Estimate unrestricted MIDAS regression using OLS. This function is a wrapper for lm.

Usage

midas_u(formula, data, ...)

Arguments

Details

MIDAS regression has the following form:

y_t = \sum_{j=1}^p\alpha_jy_{t-j} +\sum_{i=0}^{k}\sum_{j=0}^{l_i}\beta_{j}^{(i)}x_{tm_i-j}^{(i)} + u_t,

where x_\tau^{(i)}, i=0,...k are regressors of higher (or similar) frequency than y_t. Given certain assumptions the coefficients can be estimated using usual OLS and they have the familiar properties associated with simple linear regression.

Value

lm object.

Author(s)

Virmantas Kvedaras, Vaidotas Zemlys

References

Kvedaras V., Zemlys, V. Testing the functional constraints on parameters in regressions with variables of different frequency Economics Letters 116 (2012) 250-254

Examples

##The parameter function
theta_h0 <- function(p, dk, ...) {
   i <- (1:dk-1)/100
   pol <- p[3]*i + p[4]*i^2
   (p[1] + p[2]*i)*exp(pol)
}

##Generate coefficients
theta0 <- theta_h0(c(-0.1,10,-10,-10),4*12)

##Plot the coefficients
##Do not run
#plot(theta0)

##' ##Generate the predictor variable
xx <- ts(arima.sim(model = list(ar = 0.6), 600 * 12), frequency = 12)
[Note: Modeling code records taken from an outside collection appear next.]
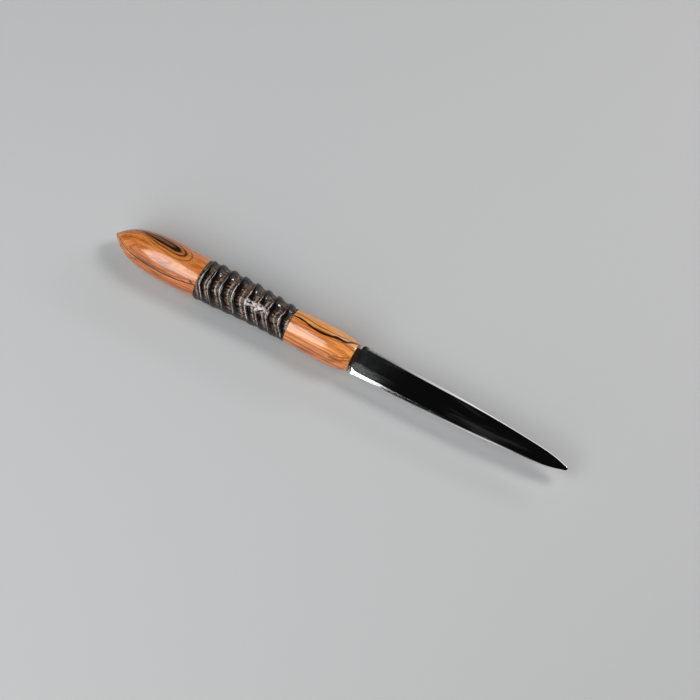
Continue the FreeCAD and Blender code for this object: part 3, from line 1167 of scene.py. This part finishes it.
    def fill_flat(self, mesh: BMesh, rim: list[BMEdge], flat: Sequence[Vector]) -> None:
        """Fill the flat: a row just inside its border keeps its shading level, then the middle."""
        for inset in self.flat_insets:
            spots = iter([
                self.at(far.x, max(far.y - inset, 0.6 * far.y if inset < 1 else 0.0), self.level(far.x))
                for far in flat
            ])
            rim = self.pull_in_order(mesh, rim, spots)

    @staticmethod
    def mirror_quarter(mesh: BMesh) -> None:
        """Mirror a quarter of the blade to its other side and its other face."""
        bmesh.ops.remove_doubles(mesh, verts=mesh.verts, dist=WELD)
        middle = Matrix.Translation((0, 0, -AXIS_HEIGHT))
        for axis in ("Y", "Z"):
            quarter = [*mesh.verts, *mesh.edges, *mesh.faces]
            bmesh.ops.mirror(mesh, geom=quarter, matrix=middle, merge_dist=WELD, axis=axis)
        bmesh.ops.remove_doubles(mesh, verts=mesh.verts, dist=WELD)

    @staticmethod
    def pull_in_order(mesh: BMesh, edges: Sequence[BMEdge], spots: Any) -> list[BMEdge]:
        """Extrude an open chain of edges onto a row of places.

        Args:
            mesh: the mesh.
            edges: the chain's edges, in order along the blade.
            spots: the new places, in the same order.

        Returns:
            The new edges, in order.
        """
        first = edges[0].verts[0] if edges[0].verts[0] not in edges[1].verts else edges[0].verts[1]
        row = [first]
        for edge in edges:
            row.append(edge.other_vert(row[-1]))
        where = {tuple(vert.co): spot for vert, spot in zip(row, spots)}
        made = bmesh.ops.extrude_edge_only(mesh, edges=list(edges))["geom"]
        fresh = [item for item in made if isinstance(item, BMVert)]
        kept = {}
        for vert in fresh:
            old = tuple(vert.co)
            vert.co = where[old]
            kept[old] = vert
        line = [kept[tuple(vert.co)] for vert in row]
        return [mesh.edges.get(pair) for pair in zip(line, line[1:])]

    def add_tang(self, mesh: BMesh) -> None:
        """Close the neck's end and draw the tang out of it."""
        across, up = (half * MM for half in self.tang_half)

        def to_tang(vert: BMVert) -> Vector:
            """The place on the tang's border beside a vertex of the neck's end."""
            aside, rise = vert.co.y, vert.co.z - AXIS_HEIGHT
            wide = math.copysign(across, aside) if abs(aside) > across else aside
            tall = math.copysign(up, rise) if abs(rise) > up else rise
            return Vector((vert.co.x, wide, AXIS_HEIGHT + tall))

        mouth = pull(mesh, loose_loop(mesh, self.root), to_tang)
        back = Vector((self.tang_length * MM, 0.0, 0.0))
        end = pull(mesh, mouth, lambda vert: vert.co - back)
        bmesh.ops.contextual_create(mesh, geom=end)


# ---------------------------------------------------------------------- studio


@dataclass(frozen=True)
class Lamp:
    """A soft light: where it hangs, its size in metres, its power in watts and what it faces.

    shows says whether polished surfaces mirror it, and oval gives it that outline.
    """

    name: str
    place: tuple[float, float, float]
    size: Point
    power: float
    aim: tuple[float, float, float] = (0.0, 0.0, 0.01)
    tint: Colour = (1.0, 1.0, 1.0)
    shows: bool = True
    oval: bool = False

    def hang(self) -> None:
        """Add the light to the scene."""
        data = bpy.data.lights.new(self.name, "AREA")
        data.shape = "ELLIPSE" if self.oval else "RECTANGLE"
        data.size, data.size_y = self.size
        data.energy = self.power
        data.color = self.tint
        made = bpy.data.objects.new(self.name, data)
        way = Vector(self.aim) - Vector(self.place)
        made.rotation_euler = way.to_track_quat("-Z", "Y").to_euler()
        made.location = self.place
        made.visible_glossy = self.shows
        bpy.context.scene.collection.objects.link(made)


@dataclass
class Studio:
    """The camera, the pale floor, the dark room and its lamps."""

    azimuth: float = 28.8
    elevation: float = 72.0
    distance: float = 1.089
    lens: float = 113.1
    aim: tuple[float, float, float] = (NOSE - 0.00355, 0.0025, AXIS_HEIGHT + 0.0007)
    floor_size: float = 6.0
    floor_colour: Colour = (0.42, 0.42, 0.425)

    def build(self) -> None:
        """Set up the whole studio."""
        self.add_camera()
        self.add_floor()
        self.light_room()
        for lamp in self.lamps():
            lamp.hang()
        bpy.context.scene.view_settings.view_transform = "Standard"

    def add_camera(self) -> None:
        """Place the camera and make it the scene's."""
        turn, rise = math.radians(self.azimuth), math.radians(self.elevation)
        back = Vector((math.sin(turn) * math.cos(rise), -math.cos(turn) * math.cos(rise), math.sin(rise)))
        data = bpy.data.cameras.new("camera")
        data.lens = self.lens
        data.clip_start = 0.01
        made = bpy.data.objects.new("camera", data)
        made.location = Vector(self.aim) + back * self.distance
        made.rotation_euler = (-back).to_track_quat("-Z", "Y").to_euler()
        bpy.context.scene.collection.objects.link(made)
        bpy.context.scene.camera = made

    def add_floor(self) -> None:
        """Lay the plain pale floor under the opener."""
        mesh = bmesh.new()
        bmesh.ops.create_grid(mesh, x_segments=1, y_segments=1, size=self.floor_size / 2)
        data = bpy.data.meshes.new("floor")
        mesh.to_mesh(data)
        mesh.free()
        paper = Material("floor_cloth")
        data.materials.append(paper.finish(base_color=self.floor_colour, roughness=0.9))
        made = bpy.data.objects.new("floor", data)
        bpy.context.scene.collection.objects.link(made)

    def light_room(self) -> None:
        """Make the room dark, with a pale far side, a pale wall at the near left and a faint horizon."""
        world = bpy.data.worlds.new("room")
        world.use_nodes = True
        bpy.context.scene.world = world
        room = Tree(world.node_tree)
        right, far, up = room.parts(room.make("ShaderNodeTexCoord", {}, {}).outputs["Generated"])
        back = up.ease(0.6, 0.5) * far.ease(0.1, 0.6) * right.ease(-0.16, -0.06) + up.ease(0.1, 0.02) * 0.3
        wall = (far * -0.325 - right - 0.255).ease(-0.04, 0.06) * far.ease(-0.1, -0.45) * up.ease(0.75, 0.5)
        glow = (wall * 0.7).most(back)
        stops = [(0.0, (0.003,) * 3), (0.15, (0.13,) * 3), (1.0, (0.95,) * 3)]
        light = room.make("ShaderNodeBackground", {}, {0: room.ramp(glow, stops), 1: 1.0})
        room.make("ShaderNodeOutputWorld", {}, {0: light.outputs[0]})

    @staticmethod
    def lamps() -> list[Lamp]:
        """The softbox, the key and fill, which only cast light, and the two bare lamps.

        Returns:
            The lamps, to be hung.
        """
        return [
            Lamp("overhead_softbox", (-0.38, -0.41, 0.80), (0.54, 1.0), 7.2,
                 aim=(-0.38, 0.0, 0.011), tint=(0.92, 0.975, 0.98), oval=True),
            Lamp("key_softbox", (0.52, 0.5, 0.87), (0.35, 0.35), 7.0, shows=False, tint=(1.0, 0.97, 0.96)),
            Lamp("fill_panel", (-0.05, -0.95, 0.42), (0.9, 0.9), 5.5, shows=False, tint=(1.0, 0.97, 0.95)),
            Lamp("left_lamp", (0.42, 0.75, 0.40), (0.08, 0.08), 0.8),
            Lamp("right_lamp", (0.72, 0.75, 0.40), (0.08, 0.08), 0.8),
        ]


# ------------------------------------------------------------------------ main

POMMEL_EYE = Figure(
    station=24.2, turn=-33.0, half=11.2, width=1.9, slant=-0.12, reach=8.0,
    rings=(
        (0.0, (0.2, 0.085, 0.028)), (0.8, (0.14, 0.055, 0.018)), (1.2, (0.02, 0.007, 0.004)),
        (1.95, (0.016, 0.006, 0.004)), (2.3, (0.34, 0.11, 0.026)), (2.8, (0.46, 0.155, 0.035)),
        (3.15, (0.07, 0.02, 0.006)), (3.5, (0.1, 0.03, 0.008)), (3.8, (0.5, 0.17, 0.04)),
        (4.7, (0.56, 0.2, 0.048)), (5.05, (0.2, 0.058, 0.014)), (5.5, (0.56, 0.2, 0.05)),
        (8.0, (0.58, 0.2, 0.05)),
    ),
)
POMMEL_WOOD = OliveWood(
    "olive_wood_pommel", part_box("pommel")[0].x / MM, 50.3, 10.3, 62.0, 5.5, 2.0, figure=POMMEL_EYE,
    veins=(
        Vein(((0.0, 20.0), (0.1, 42.0), (0.25, 52.0), (0.5, 55.0), (0.75, 53.0), (1.0, 42.0)), 0.75,
             (0.05, 0.015, 0.006), 1.0),
        Vein(((0.0, 5.0), (0.1, 32.0), (0.25, 43.0), (0.5, 48.0), (0.75, 47.0), (0.92, 36.0)), 0.55,
             (0.16, 0.048, 0.014), 0.8),
        Vein(((0.05, 55.0), (0.3, 66.0), (0.6, 67.0), (1.0, 63.0)), 0.5, (0.16, 0.048, 0.014), 0.9),
        Vein(((0.2, 74.0), (0.4, 77.0), (0.7, 77.0), (1.0, 72.0)), 0.6, (0.14, 0.042, 0.012), 0.9),
        Vein(((0.885, 8.0), (0.925, 26.0), (0.95, 38.0)), 1.1, (0.5, 0.14, 0.025), 0.9),
        Vein(((0.925, 38.0), (0.97, 40.0)), 1.2, (0.05, 0.015, 0.005), 1.0),
    ),
)
FRONT_WOOD = OliveWood(
    "olive_wood_front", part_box("front_grip")[0].x / MM, 35.4, 9.1, 80.0, 4.5, 31.0, pale_turn=-14.0,
    pale=(0.8, 0.34, 0.1), warm=(0.66, 0.22, 0.052),
    veins=(
        Vein(((0.0, -18.0), (0.17, -17.0), (0.29, -10.0), (0.41, -7.0), (0.6, -11.0), (0.73, -18.0),
              (0.8, -18.0), (0.9, -33.0), (1.0, -56.0)), 0.7, (0.012, 0.005, 0.003), grows=1.6),
        Vein(((0.0, -36.0), (0.2, -31.0), (0.4, -25.0), (0.65, -27.0), (1.0, -52.0)), 0.65,
             (0.2, 0.066, 0.017), 0.9),
        Vein(((0.15, 4.0), (0.4, 2.0), (0.7, -6.0), (1.0, -20.0)), 0.5, (0.3, 0.09, 0.02), 0.8),
        Vein(((0.0, 60.0), (0.4, 60.0), (0.8, 62.0)), 0.8, (0.2, 0.06, 0.017), 0.85),
        Vein(((0.75, 40.0), (0.85, 36.0), (0.97, 22.0)), 0.9, (0.24, 0.066, 0.015), 0.85),
        Vein(((0.7, 52.0), (0.85, 46.0), (1.0, 34.0)), 0.8, (0.2, 0.055, 0.013), 0.85),
    ),
)
GLUE = PlainFinish("glue_in_slot", (0.22, 0.13, 0.06), (0.14, 0.08, 0.035), 0.3, along=0.5, across=0.5)
GLUE_FILM = PlainFinish("rear_glue_line", (0.02, 0.013, 0.01), (0.012, 0.009, 0.008), 0.3)
INNER_FINISHES = {
    "connecting_rod": PlainFinish("rod_steel", (0.5, 0.5, 0.51), (0.32, 0.32, 0.33), 0.4, 1.0, 3.0, 3.0),
    "horn_core": PlainFinish("plug_wood", (0.45, 0.27, 0.13), (0.28, 0.15, 0.065), 0.6),
    "tang_bond": GLUE,
    "rod_bond_front": replace(GLUE, name="glue_in_front"),
    "rod_bond_pommel": replace(GLUE, name="glue_in_pommel"),
    "glue_line_rear": GLUE_FILM,
    "glue_line_front": replace(GLUE_FILM, name="front_glue_line"),
}


def dress_inner_pieces() -> None:
    """Give the CAD nodes that stay their finishes."""
    for node, finish in INNER_FINISHES.items():
        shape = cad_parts[node]
        shape.data.materials.clear()
        shape.data.materials.append(finish.make())
        log.info("%s: %s", node, finish.name)


def main() -> None:
    """Build the studio and every piece in order."""
    logging.basicConfig(level=logging.INFO, format="%(message)s")
    Studio().build()
    Pommel().build(POMMEL_WOOD)
    HornSleeve().build(LacqueredHorn())
    FrontGrip().build(FRONT_WOOD)
    Blade().build(MirrorSteel())
    dress_inner_pieces()


if __name__ == "__main__":
    main()
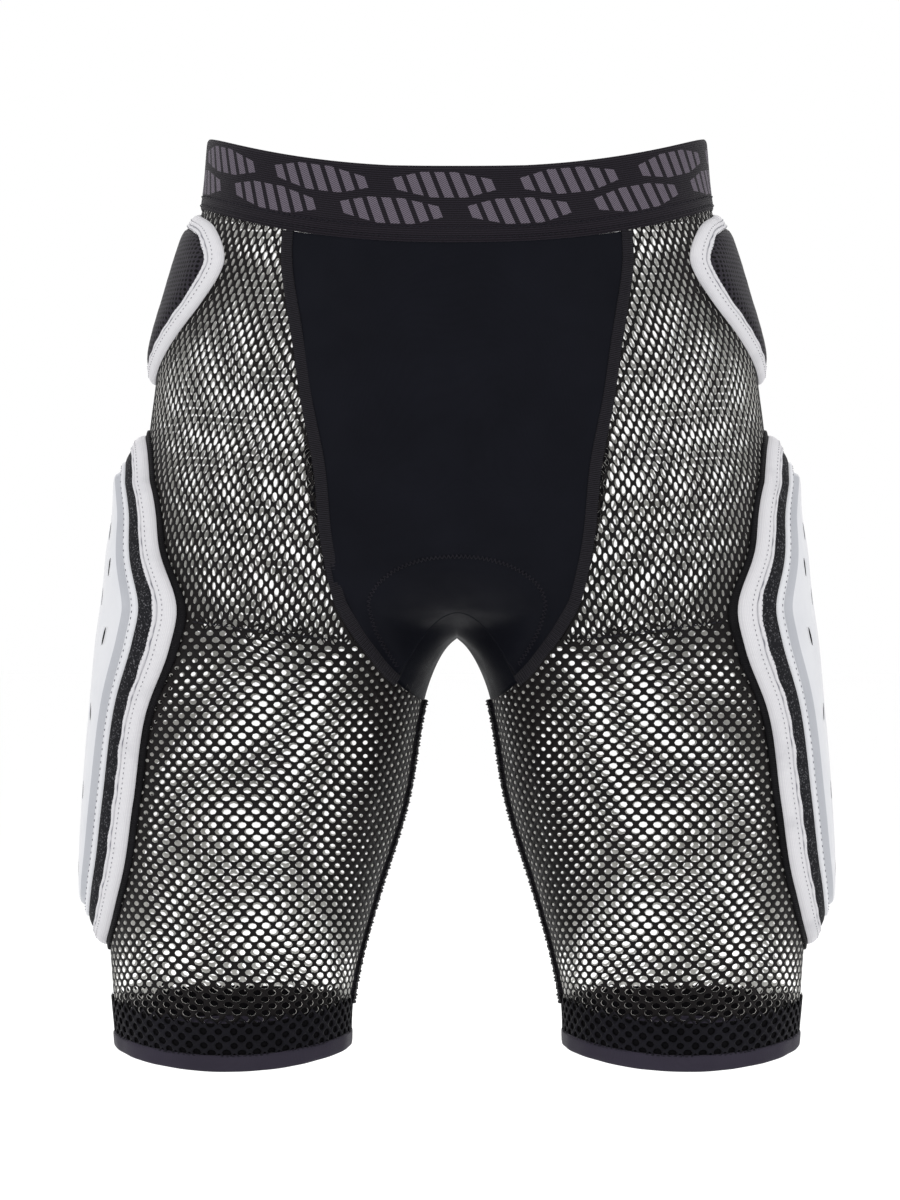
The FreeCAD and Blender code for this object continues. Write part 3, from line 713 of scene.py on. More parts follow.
def panel_place(s, r, way, inset=0.0):
    corner = float(seam_x(-BAND_HEIGHT, way)) - inset
    seam_top = float(band_edge(np.array([corner]), way)[0])
    centre_top = float(band_edge(np.array([0.0]), way)[0])
    seam_z = seam_top + (SEAM_END - seam_top) * r
    x = s * (seam_x(seam_z, way) - inset)
    top = centre_top + (seam_top - centre_top) * np.abs(s) ** 2.3
    bottom = PANEL_END + (SEAM_END - PANEL_END) * s * s
    return x, top + (bottom - top) * r


def gusset_point(s, q):
    fx, fz = panel_place(s, 1.0, FRONT)
    bx, bz = panel_place(s, 1.0, BACK)
    front, back = facing(fx, fz, FRONT), facing(bx, bz, BACK)
    fa = np.arctan2(front[..., 0], front[..., 2] - TUNNEL)
    ba = np.arctan2(back[..., 0], back[..., 2] - TUNNEL)
    y = front[..., 1] * (1 - q) / 2 + back[..., 1] * (1 + q) / 2
    a = fa * q * (q - 1) / 2 + s * math.radians(68) * (1 - q * q) + ba * q * (q + 1) / 2
    return cast(points(0 * y, y, TUNNEL), points(np.sin(a), 0 * a, np.cos(a)), outward=False)


def panel_sheet(way):
    s, r = np.meshgrid(np.linspace(-1, 1, 61), np.linspace(0, 1, 200), indexing="ij")
    return evened(facing(*panel_place(s, r, way), way), 150)


def gusset_sheet():
    s, q = np.meshgrid(np.linspace(-1, 1, 61), np.linspace(-1, 1, 90), indexing="ij")
    return evened(gusset_point(s, q), 44)


CHAMOIS_OVAL = [(0, -256), (22, -258.5), (41, -267), (52, -280), (51, -293), (46, -306), (36, -322)]
oval = np.array([(-x, z) for x, z in reversed(CHAMOIS_OVAL)] + CHAMOIS_OVAL[1:], float)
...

##Simulate the response variable
y <- midas_sim(500, xx, theta0)

x <- window(xx, start=start(y))

##Create low frequency data.frame
ldt <- data.frame(y=y,trend=1:length(y))

##Create high frequency data.frame

hdt <- data.frame(x=window(x, start=start(y)))

##Fit unrestricted model
mu <- midas_u(y~fmls(x,2,12)-1, list(ldt, hdt))

##Include intercept and trend in regression

mu_it <- midas_u(y~fmls(x,2,12)+trend, list(ldt, hdt))

##Pass data as partialy named list

mu_it <- midas_u(y~fmls(x,2,12)+trend, list(ldt, x=hdt$x))